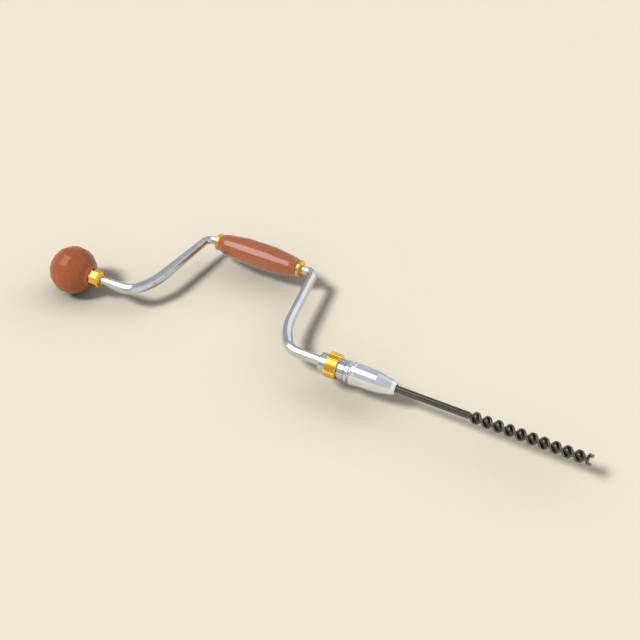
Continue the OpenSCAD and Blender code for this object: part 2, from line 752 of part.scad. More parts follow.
module chuck_shell() {
    steps = 12;
    x_ogive = x_shell + bead_len;
    ogive_start = 0.6;
    ogive = [for (i = [0:steps]) let (share = i / steps) [(x_ogive + ogive_start) * (1 - share), shell_r(share)]];
    bead = bead_d / 2;
    edge = 0.8;
    lip = 1.6;
    color("gainsboro") difference() {
        turned(concat([[x_shell, 0], [x_shell, bead - edge], [x_shell + edge, bead], [x_ogive - edge, bead],
            [x_ogive, shell_d / 2 - edge / 2]], ogive, [[0, 0]]));
        turned([[x_shell - run_out, 0], [x_shell - run_out, thread_bore_r], [x_thread_end, thread_bore_r],
            [x_thread_end, cone_out_r + slide_fit], [x_cone_step, cone_out_r + slide_fit],
            [x_cone_step + cone_ramp, cone_neck_r + slide_fit], [x_nose_step, cone_neck_r + slide_fit],
            [x_nose_step, nose_bore_r], [-lip - edge / 2, nose_bore_r], [-lip, mouth_r], [run_out, mouth_r],
            [run_out, 0]]);
    }
}

// half of an outline across the bit, between two radii: its outer edge is part of a circle
function edge_points(r_in, r, w) =
    let (steps = 4, a = asin(w / 2 / r))
    concat([[r_in, -w / 2]], [for (i = [-steps:steps]) r * [cos(a * i / steps), sin(a * i / steps)]],
        [[r_in, w / 2]]);

// the flat web of the twist with rounded edges, in the plane across the bit
module web_outline() {
    for (s = [0, 180]) rotate(s) polygon(edge_points(-lap, auger_d / 2 - spur_relief, web));
}

module tang() {
    x1 = x_tang_front;
    r0 = tang_rear / 2;
    r1 = tang_front / 2;
    side = [[x_tang_rear, -r0], [x1, -r1], [x1, r1], [x_tang_rear, r0]];
    rotate([45, 0, 0]) intersection() {
        translate([0, 0, -tang_front]) linear_extrude(height = 2 * tang_front) polygon(side);
        translate([0, tang_front, 0]) rotate([90, 0, 0]) linear_extrude(height = 2 * tang_front) polygon(side);
    }
}

// the cutting end: two spurs that score the hole's rim, a little wider than the twist behind them
module cutting_head() {
    spur_t = 2.2;
    root = 2;
    angle = lobe_angle + 360 * twist_len / twist_pitch;
    across(x_spur - root, x_spur + spur_len) rotate(angle) for (s = [0, 180]) rotate(s)
        polygon(edge_points(auger_d / 2 - spur_t, auger_d / 2, web - 2 * spur_relief));
}

module auger_bit() {
    slices_per_turn = 14;
    neck = 3;
    tip = 4;
    tip_r = web * 0.4;
    color("dimgray") union() {
        tang();
        rod(x_tang_front - eps, x_twist - neck, shank_d / 2);
        translate([x_twist - neck - lap, 0, 0]) rotate([0, 90, 0])
            cylinder(h = lap + neck + tip, r1 = shank_d / 2 - lap_step, r2 = tip_r, $fn = 12);
        translate([x_twist, 0, 0]) rotate([90, 0, 90]) rotate(lobe_angle)
            linear_extrude(height = twist_len, twist = -360 * twist_len / twist_pitch,
                slices = ceil(slices_per_turn * twist_len / twist_pitch)) web_outline();
        cutting_head();
    }
}

head_ball();
head_collar();
head_race();
head_bearing_balls();
thrust_collar();
spindle_washer();
spindle_nut();
crank_frame();
sweep_handle();
ferrule_rear();
ferrule_front();
ratchet_housing();
ratchet_cap();
cap_screws();
selector_ring();
pawl_forward();
pawl_reverse();
pawl_pins();
pawl_spring_forward();
pawl_spring_reverse();
ratchet_wheel();
wheel_key();
thrust_washer();
chuck_body();
jaw_upper();
jaw_lower();
jaw_spring();
jaw_cone();
cone_bearing_balls();
chuck_shell();
auger_bit();
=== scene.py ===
"""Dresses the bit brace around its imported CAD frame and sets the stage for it."""

import math

import bpy
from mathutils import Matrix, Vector


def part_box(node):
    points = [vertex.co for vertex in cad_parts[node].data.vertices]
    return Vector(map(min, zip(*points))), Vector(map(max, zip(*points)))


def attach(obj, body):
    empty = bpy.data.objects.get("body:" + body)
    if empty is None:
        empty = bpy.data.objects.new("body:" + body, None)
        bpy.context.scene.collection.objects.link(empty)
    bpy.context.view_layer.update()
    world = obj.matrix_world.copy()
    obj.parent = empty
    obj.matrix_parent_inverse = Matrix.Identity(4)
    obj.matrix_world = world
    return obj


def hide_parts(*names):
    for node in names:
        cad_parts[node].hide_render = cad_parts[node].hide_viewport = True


bl_info = {
    "name": "Bit brace",
    "version": (1, 0, 0),
    "blender": (4, 5, 0),
    "location": "View3D > Sidebar > Brace",
    "description": "A ratchet bit brace with a turned head, a sweep handle and an auger bit",
    "category": "Object",
}

MM = 0.001
TAU = math.tau
LARGE_FLAT = 15 * MM * MM

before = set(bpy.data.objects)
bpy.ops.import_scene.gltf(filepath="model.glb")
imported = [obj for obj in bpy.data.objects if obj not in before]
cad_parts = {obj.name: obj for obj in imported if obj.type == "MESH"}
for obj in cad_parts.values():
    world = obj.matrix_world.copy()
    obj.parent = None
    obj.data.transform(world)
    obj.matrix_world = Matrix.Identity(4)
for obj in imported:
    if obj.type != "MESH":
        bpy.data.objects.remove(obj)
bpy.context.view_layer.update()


# Sizes that come from the frame

def span(node):
    """The places along X where a CAD node starts and ends."""
    low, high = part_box(node)
    return low.x, high.x


def half_width(node):
    """Half of a CAD node's height, which is the radius of a turned one."""
    low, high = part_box(node)
    return (high.z - low.z) / 2


HANDLE_Y = (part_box("sweep_handle")[0].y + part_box("sweep_handle")[1].y) / 2
HANDLE_X = sum(span("sweep_handle")) / 2


def length(name, default, description):
    """A length property, given in millimetres."""
    return bpy.props.FloatProperty(
        name=name, description=description, default=default * MM, min=0.0, subtype="DISTANCE", unit="LENGTH")


def angle(name, default, description):
    """An angle property, given in degrees."""
    return bpy.props.FloatProperty(
        name=name, description=description, default=math.radians(default), subtype="ANGLE", unit="ROTATION")


def factor(name, default, description):
    """A property that multiplies a size."""
    return bpy.props.FloatProperty(name=name, description=description, default=default, min=0.1, soft_max=2.0)


def count(name, default, description):
    """A number of sides or rings."""
    return bpy.props.IntProperty(name=name, description=description, default=default, min=3)


def tint(name, default, description):
    """A colour property."""
    return bpy.props.FloatVectorProperty(
        name=name, description=description, size=3, subtype="COLOR", default=default, min=0.0, max=1.0)


class BraceSizes(bpy.types.PropertyGroup):
    """Sizes of the pieces that are modelled here"""

    head_sides: count("Head sides", 14, "Flats around the wooden head")
    head_rings: count("Head rings", 9, "Flats along the wooden head")
    handle_sides: count("Handle sides", 14, "Flats around the sweep handle")
    metal_sides: count("Metal sides", 16, "Flats around the housing, the cap, the flange and the shell")
    ferrule_sides: count("Ferrule sides", 28, "Sides of the ferrules")
    bore_sides: count("Bore sides", 32, "Sides of the round tools that bore the collar and trim the chuck's flange")
    wood_edge: length("Wood edge", 0.9, "Width of the softened edges between the wood's flats")
    wear_width: length("Wear width", 0.6, "Width of the worn border beside the wood's edges")
    metal_edge: length("Metal edge", 0.2, "Width of the softened edges of the metal pieces")
    rib_edge: length("Rib edge", 0.12, "Width of the softened edges of the cam ring's ribs")
    rod_edge: length("Rod edge", 0.55, "Width of the softened edges along the crank's rod")
    tight_bend: length("Tight bend", 21.5, "Radius of the tight bend where an arm leaves the tool axis")
    wide_bend: length("Wide bend", 76.0, "Radius of the wide bend that carries on into the arm")
    top_bend: length("Top bend", 11.0, "Radius of the bend beside the handle")
    rod_radius: length("Rod radius", 5.7, "Radius of the rod at its low bends, over its corners")
    grip_rod_radius: length("Rod radius at the handle", 5.3, "Radius of the rod beside the handle")
    rear_bare: length("Rear bare rod", 5.5, "Straight rod between the handle's journal and the rear arm's top bend")
    front_bare: length("Front bare rod", 7.5, "Straight rod between the handle's journal and the front arm's top bend")
    arm_lean: angle("Arm lean", 8.0, "How far an arm leans from square to the tool axis")
    tight_turn: angle("Tight bend's turn", 52.0, "How far the tight bend turns before the wide one takes over")
    rear_swell: factor("Rear swell", 1.2, "How much thicker the rod is in the rear arm's low bend")
    front_swell: factor("Front swell", 1.12, "How much thicker the rod is in the front arm's low bend")
    elbow_swell: factor("Elbow swell", 1.13, "How much thicker the rod is in the front arm's top bend")
    band_rise: length("Band rise", 0.9, "How far the flange's band stands out over the cap's radius")
    band_drop: length("Band drop", 2.7, "How deep the groove between the flange's band and the shell is")
    ring_groove: length("Ring groove", 1.9, "Radius of the four-sided tool that grooves the cam ring")
    ferrule_lip: length("Ferrule lip", 1.1, "Radius of the rounded lip at a ferrule's outer end")
    twist_start: length("Twist start", 86.0, "Place along the tool axis where the auger's twist starts")
    twist_phase: angle("Twist phase", -37.0, "Turn of the auger's web where the twist starts")
    twist_pitch: length("Twist pitch", 24.56, "Way along the axis in one turn of the auger's web")
    twist_radius: length("Twist radius", 6.83, "Radius over the lands of the auger's web")
    land_half: length("Half land", 2.4, "Half of the thickness of the auger's web at its lands")
    shank_radius: length("Shank radius", 4.18, "Radius of the bit's shank over its corners")
    spur_length: length("Spur length", 3.4, "How far the spurs stand out in front of the twist")
    spur_half: length("Half spur", 2.62, "Half of the width of a spur")
    spur_inside: length("Spur inside", 4.2, "Distance from the axis to the inner side of a spur")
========
GOAL: In the listing above, find the line with "head_ball();" and the line with "cad_parts[node].hide_render = cad_parts[node].hide_viewport". Output those two lines and every line between them, exactly as written.

FINISHED EXERCISE:
head_ball();
head_collar();
head_race();
head_bearing_balls();
thrust_collar();
spindle_washer();
spindle_nut();
crank_frame();
sweep_handle();
ferrule_rear();
ferrule_front();
ratchet_housing();
ratchet_cap();
cap_screws();
selector_ring();
pawl_forward();
pawl_reverse();
pawl_pins();
pawl_spring_forward();
pawl_spring_reverse();
ratchet_wheel();
wheel_key();
thrust_washer();
chuck_body();
jaw_upper();
jaw_lower();
jaw_spring();
jaw_cone();
cone_bearing_balls();
chuck_shell();
auger_bit();
=== scene.py ===
"""Dresses the bit brace around its imported CAD frame and sets the stage for it."""

import math

import bpy
from mathutils import Matrix, Vector


def part_box(node):
    points = [vertex.co for vertex in cad_parts[node].data.vertices]
    return Vector(map(min, zip(*points))), Vector(map(max, zip(*points)))


def attach(obj, body):
    empty = bpy.data.objects.get("body:" + body)
    if empty is None:
        empty = bpy.data.objects.new("body:" + body, None)
        bpy.context.scene.collection.objects.link(empty)
    bpy.context.view_layer.update()
    world = obj.matrix_world.copy()
    obj.parent = empty
    obj.matrix_parent_inverse = Matrix.Identity(4)
    obj.matrix_world = world
    return obj


def hide_parts(*names):
    for node in names:
        cad_parts[node].hide_render = cad_parts[node].hide_viewport = True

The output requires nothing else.